Jim Coleman (future advisor, choreography professor, and eternal inspiration and mentor) was seen darting through the lobby, and we quickly asked him for a ride. While he couldn't take us all the way to South Hadley, he promised to bring us to Hampshire so we could catch an earlier bus and stay warmer a little longer. I didn't know him that well at the time, so it startled us both when we hopped in the car, started to drive and heard him exclaim "THOUGHTS, PLEASE!" I remember glancing at Rachel and really not knowing what to say. This had been a high-level thesis concert, and I wasn't sure if I was at liberty to reveal my honest reaction to the performance.

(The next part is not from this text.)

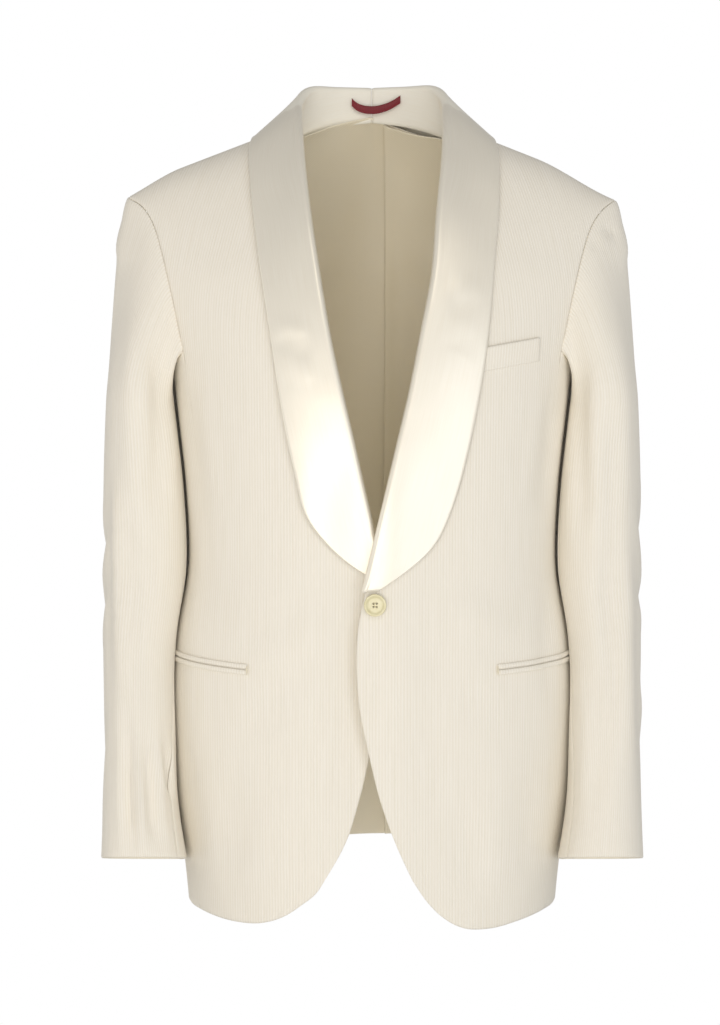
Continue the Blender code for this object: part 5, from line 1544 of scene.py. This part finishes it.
# ---- studio --------------------------------------------------------------------------------
@dataclass
class Studio:
    """Pale floor, white surroundings, four soft lights, and the camera."""

    floor_height: float = -1.45
    floor_radius: float = 1.85
    eye: Place = (-0.01176, -2.40, -0.22)
    pitch_down: float = 3.4388
    lens: float = 86.12
    low_light: float = 0.60
    high_light: float = 0.36
    aim: Place = (0.0, 0.0, -0.36)
    lights: tuple = (("key_light", (-0.35, -2.2, -0.62), (1.3, 0.9), 12.2, "fff9f0"),
                     ("fill_light", (1.4, -2.2, -0.40), (1.0, 1.2), 8.6, "f5f9ff"),
                     ("side_light", (-1.9, -0.5, -0.30), (0.7, 1.3), 3.2, "fff9f0"),
                     ("neck_light", (0.30, -1.7, 1.00), (0.5, 0.4), 3.4, "fff6e6"))

    def floor(self) -> None:
        """A round pale floor under the hanging jacket."""
        deselect()
        bpy.ops.mesh.primitive_circle_add(vertices=96, radius=self.floor_radius, fill_type="NGON",
                                          location=(0.0, 0.0, self.floor_height))
        floor = bpy.context.object
        floor.name = floor.data.name = "studio_floor"
        settle(floor)
        paper = Finish("paper_matt_white", "", "f4f4f2", 0.9, specular=0.2)
        floor.data.materials.append(paper.make())

    def world(self) -> None:
        """White to the camera, and softer light from above than from below."""
        world = bpy.data.worlds.new("studio")
        world.use_nodes = True
        tree = world.node_tree
        tree.nodes.clear()
        way = add_node(tree, "ShaderNodeTexCoord").outputs["Generated"]
        split = add_node(tree, "ShaderNodeSeparateXYZ", None, {0: way})
        level = add_node(tree, "ShaderNodeMapRange",
                         {"From Min": 0.0, "From Max": 0.75, "To Min": self.low_light, "To Max": self.high_light},
                         {"Value": split.outputs["Z"]})
        seen = add_node(tree, "ShaderNodeLightPath").outputs["Is Camera Ray"]
        soft = add_node(tree, "ShaderNodeBackground", {"Color": linear("fffefc")}, {"Strength": level.outputs[0]})
        white = add_node(tree, "ShaderNodeBackground", {"Color": (1.0, 1.0, 1.0, 1.0), "Strength": 1.0})
        mix = add_node(tree, "ShaderNodeMixShader", None, {0: seen, 1: soft.outputs[0], 2: white.outputs[0]})
        add_node(tree, "ShaderNodeOutputWorld", None, {0: mix.outputs[0]})
        bpy.context.scene.world = world

    def light(self, name: str, place: Place, size: Place, power: float, colour: str) -> None:
        """A soft panel of light aimed at the jacket's chest."""
        data = bpy.data.lights.new(name, "AREA")
        data.shape, data.size, data.size_y, data.energy = "RECTANGLE", size[0], size[1], power
        data.color = linear(colour)[:3]
        lamp = bpy.data.objects.new(name, data)
        lamp.location = place
        lamp.rotation_euler = (Vector(self.aim) - Vector(place)).to_track_quat("-Z", "Y").to_euler()
        bpy.context.collection.objects.link(lamp)

    def build(self) -> None:
        """Set up the floor, world, lights and camera."""
        self.floor()
        self.world()
        for row in self.lights:
            self.light(*row)
        data = bpy.data.cameras.new("camera")
        data.lens, data.sensor_width, data.clip_end = self.lens, 36.0, 50.0
        camera = bpy.data.objects.new("camera", data)
        camera.location = self.eye
        camera.rotation_euler = (math.radians(90.0 - self.pitch_down), 0.0, 0.0)
        bpy.context.collection.objects.link(camera)
        bpy.context.scene.camera = camera
        bpy.context.scene.view_settings.view_transform = "Standard"


def main() -> None:
    """Build the jacket and the studio."""
    logging.basicConfig(level=logging.INFO, format="%(name)s: %(message)s")
    form, wardrobe = Form(), Wardrobe()
    body = Body(form, wardrobe)
    body.build()
    Sleeves(body).build()
    Shawl(form, wardrobe).build()
    Pockets(body).build()
    Button(body).build()
    HangerLoop(wardrobe).build()
    Studio().build()


if __name__ == "__main__":
    main()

I'm pretty sure we mumbled something vague about it being good, and quickly realized that this was not a good enough response. It was as if we were expected to share our thoughts and critiques with Jim in exchange for passage to Hampshire. So I dug right in and told him everything: the good and the bad, the exciting and the expected, the things I would have left alone and the things I would have taken further. It ended up being an incredible little journey in that dark car flying down 47, discussing our artistic visions and laughing at the oddities of "art."

Fast-forward to last night, feeling a let-down of creative energy as I left the studio after rehearsal and headed to my car. I still didn't realize that my heaviness came from my need to discuss where my new piece was going, and the little intricacies of its relationships. I am so grateful to have ended up spending the evening with Mark over crappy desserts and dodging the rain, discussing at great length something as basic as shoes and lighting within the piece! It was such a relief to hear his thoughts, to throw out mine, and to toss them back and forth. Of course, I am equally grateful for the relationship I have with Kim. Whether it's a piece, a performance opportunity, or a crazy idea for a project, I know she is there to gather my jumble of artistic legos and help me piece them together in a way that's a little more structurally sound.

So in short, let's all try to discuss the artistic process more, as we drive along in our little Luminarium mobile, headed for "great things."